Republic First, where Hill is chairman and CEO, had announced plans to postpone the 2022 annual meeting last month. The delay was supposed to give the board’s audit committee time to engage legal counsel and investigate claims (raised by a second activist investor group) that Hill has engaged in related-party transactions involving John Silvestri, a longtime friend and business partner, as well as InterArch, a design firm owned by his wife, Shirley Hill.

 

Republic First apparently reiterated its delay plans earlier this week in communications with Broadridge Financial Solutions, the firm coordinating the annual meeting and shareholder vote. In court documents, Driver argued that the board set a May 10 date for its annual meeting, and that only the board — and not Hill or any other member of the bank's management — has the authority to change that date.

 

“The Board has set the annual meeting of shareholders for May 10, 2022 … Management has no role to play in that decision, but to implement it,” Driver’s attorney, Thomas Ayala, wrote Wednesday in a letter to Judge Paul Diamond,  the District Court jurist who is hearing the case.

 

Republic First had not responded to a request for comment by the time of this story's publication.

 

Driver and managing partner Abbott Cooper have nominated three director candidates: Peter Bartholow, Pamela Bundy and Richard Sinkerfield. The trio’s election could lead to Hill’s ouster, since four of the eight current directors have raised questions about Hill’s management.

 

Designating themselves as concerned directors, the four (none of whom are up for re-election in 2022), pointed to the alleged related-party transactions, now the subject of an internal investigation.
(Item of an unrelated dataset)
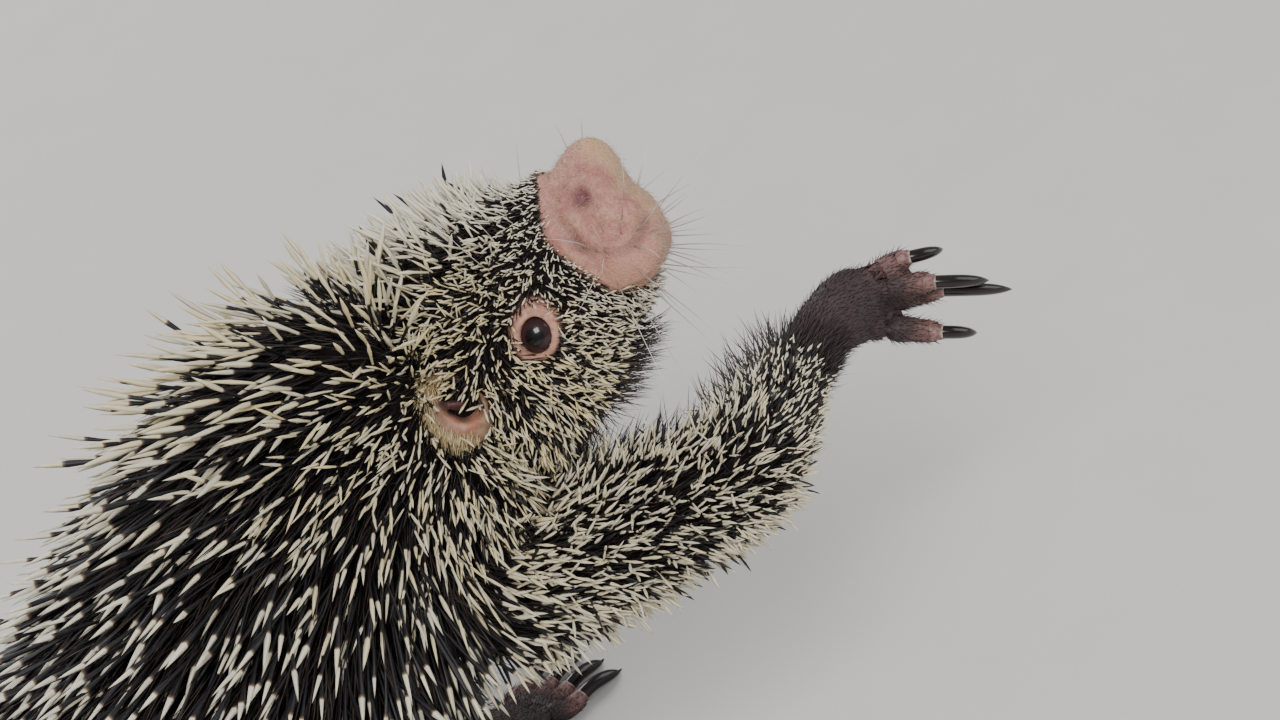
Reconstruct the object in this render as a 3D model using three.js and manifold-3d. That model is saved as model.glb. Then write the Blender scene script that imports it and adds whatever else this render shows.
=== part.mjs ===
// A porcupine with a grasping tail, life size, still, as a museum shows it.
// It crouches on its hind feet and left hand, front raised, head turned and right arm reaching out.
// Millimetres. +X is forward, +Y is the animal's left, +Z is up, and the floor is at z = 0.

import * as THREE from 'three';
import { mergeVertices } from 'three/addons/utils/BufferGeometryUtils.js';
import Module from 'manifold-3d';

const wasm = await Module();
wasm.setup();

// Clearance between pieces that touch
const GAP = 0.3;
const FORWARD = [1, 0, 0];
const UPWARD = [0, 0, 1];

// Trunk: a row of ovals from rump to neck, each [x, y, z, half width, half height] of the skin
const TRUNK_ROW = [
  [-236, 0, 50, 20, 18],
  [-220, 0, 56, 34, 31],
  [-190, 0, 65, 45, 44],
  [-150, 0, 75, 52, 52],
  [-105, 0, 88, 56, 54],
  [-58, 0, 108, 54, 53],
  [-10, 0, 135, 50, 52],
  [30, -3, 161, 46, 50],
  [52, -9, 175, 42, 47],
  [74, -18, 184, 36, 40],
];
const TRUNK_STEPS = 18;
const TRUNK_SPLIT = 8 / TRUNK_STEPS;
const NECK_START = 15 / TRUNK_STEPS;
const BACK_CORE = 9.5;
const NECK_CORE = 6;
const BELLY_CORE = 3.5;

// Head: its own axes are x to the nose, y to the left and z to the crown, from the middle between the eyes
const HEAD_MIDDLE = [110.5, -38, 195];
const HEAD_TURN = { yaw: -30, pitch: 30, roll: -27 };
const HEAD_ROW = [
  [-50, 0, 2, 14, 13],
  [-44, 0, 3, 25, 24],
  [-32, 0, 4, 31, 30],
  [-15, 0, 5, 31, 31],
  [0, 0, 5, 27, 29.5],
  [13, 0, 6, 22.5, 25],
  [23, 0, 7, 18.8, 20.8],
  [31, 0, 7, 17.8, 19],
  [39, 0, 7, 17, 18],
  [44.5, 0, 8, 14.5, 15],
];
const HEAD_CORE = 6.5;
const MUZZLE_EDGE = { x: 24, z: 8, slope: 9 };
const MUZZLE_PLACE = 0.67;
const SLAB = 80;
const EYE = { x: 0, y: 22, z: 0, radius: 6.3, bare: 7.5, ring: 9 };
const LID = { radius: 5.5, thick: 1.3, out: 4, ahead: 0.2, up: 0.12 };
const EAR = { x: -31, y: 33, z: 5, long: 11, thick: 6, tall: 12.5, wall: 1.6, ahead: 0.5 };
const NOSTRIL = { x: 38.5, y: 15.8, z: 14.5, deep: 4.2, wide: 2.3, tall: 3.1, splay: 78 };
// The crease round the nose is the rear part of an oval, seen from the side, between two half turns
const NOSE_FOLD = { x: 38.5, z: 8.5, long: 10.5, tall: 16, wide: 1.3, deep: 1.5, from: 0.62, to: 1.42 };
const FOLD_STEPS = 5;
const MOUTH = { z: -9.4, slope: -7, back: 23, long: 40, wide: 1.2, deep: 2.6 };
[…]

They also chided Hill for proposing modifications to the compensation plans of the company’s senior executives that would trigger costly payouts if Hill were voted off the board or removed as CEO.

 

 

 

On Tuesday, the second activist group, led by veteran insurance executive George Norcross and Greg Braca, the former president and CEO of TD Bank, pledged to vote its 9.3% stake in favor of Driver’s three director nominees. TD is a Cherry Hill, New Jersey-based unit of Toronto-Dominion Bank Group.

 

Driver controls about 1.2% of Republic First’s shares.

 

The Norcross-Braca group has been soliciting proxies for the election of Bartholow, Bundy and Sinkerfield independently of Driver since February. Cooper, who has been involved in several other activist campaigns, called the situation “totally unheard of … it shows how people feel” about ousting Hill, he said in an interview.

 

While Republic First has delayed filing an annual report for 2021, it has filed a call report with the Federal Deposit Insurance Corp. reporting its first-quarter earnings. The company reported net income totaling $6.2 million, up 1.3% on a linked-quarter basis, but down about 13% year-over-year.

 

Cooper characterized the results as disappointing.

 

“As far as I can tell, Republic First generated a 0.43% return on average assets for the first quarter, and tangible common equity declined 13% quarter-over-quarter, so that seems more evidence for the need for a change in the boardroom,” Cooper said.

 

“I don’t know what [Hill] is offering anyone,” Cooper added.